EMU Unemployment Rate Holds at 8.4%
by Robert Brusca  July 2, 2018

Unemployment rates have been falling in the EMU. In May, the overall rate has stuck at 8.4%, its lowest mark since December 2008. In the last cycle, the unemployment rate low for the EMU was 7.3%, which it last reached in March 2008.

In May 2018, the unemployment rate fell in four of the EMU’s 11 early-reporting original members. However, over three months, six months and 12 months, unemployment rates are lower on balance in each of these countries. France has an unchanged unemployment rate over three months and a rate that is higher by 0.1 percentage point over six months. The Netherlands has an unemployment rate that is higher by 1 full percentage point over 12 months. Additionally, Greece, with a two-month lag, has an unemployment rate that is falling month-to-month and on three-month, six-month and 12-month horizons.

An alternate method of assessment is the ranking of each nation’s unemployment rate in its queue of values since late-1991. On this basis, Germany has the lowest unemployment rate with its rate being this low or lower only 0.3% of the time. Belgium’s rate has been this low or lower only 1% of the time. The Dutch rate has been this low or lower only 16% of the time. Finland’s rate has been this low or lower 19.5% of the time. At the high end, Luxembourg’s rate has been higher only 23% of the time and the Greek rate has been higher only 33% of the time. Italy’s rate has been higher about 42% of the time. All the rest of the countries have percentile standings that are below their historic medians (50th percentile).

A number of countries still have unemployment rates that have not yet fallen into the lower one third of their historic queue. That includes Austria, France and Spain in addition to the high unemployment rate countries.

Unemployment rate in the EMU has fallen reasonably sharply and reasonably broadly. Few EMU countries have been truly ‘left behind.’ But there is still a core of about eight of the 12-EMU members in the table for whom the current unemployment rates would not be considered good cycle lows.

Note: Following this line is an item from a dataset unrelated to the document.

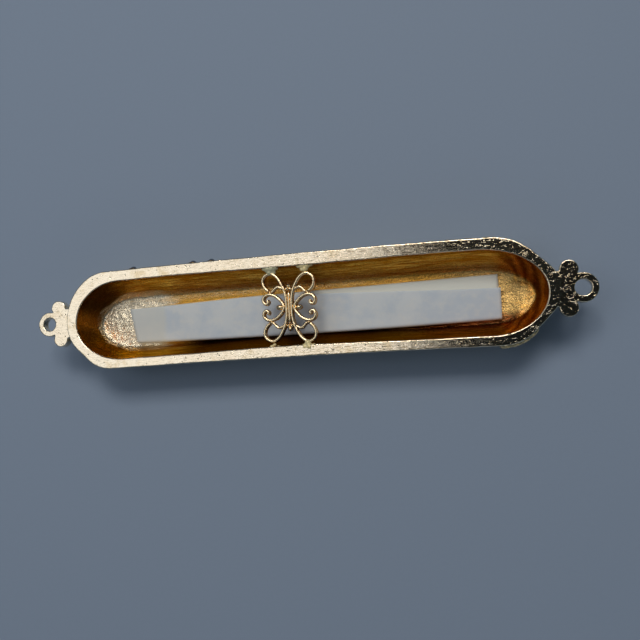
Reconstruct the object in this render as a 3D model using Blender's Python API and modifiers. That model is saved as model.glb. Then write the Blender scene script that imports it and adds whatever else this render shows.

The ECB is planning to end its stimulus programs and has its sights set on moving rates up and back toward the sorts of rate levels that would exist in normal times. But it has demonstrated none of urgency that we see from the Federal Reserve in the U.S. The Fed currently is ‘obsessed’ by the notion of getting the Fed funds rate back to neutral and has laid a program to get there and higher. However, that is not to deny that there is a core of pressure within the EMU that wants the ECB to sweep away all legacies of support and to begin to move rates up. But that faction is not in control of policy in the EMU. Germany is already uncomfortable about the level of inflation in Germany. And arguably the new German obsession with moving its fiscal potion into surplus has to do with trying to counterbalance a monetary policy in the EMU that may be right for the EMU but that is too stimulative for Germany.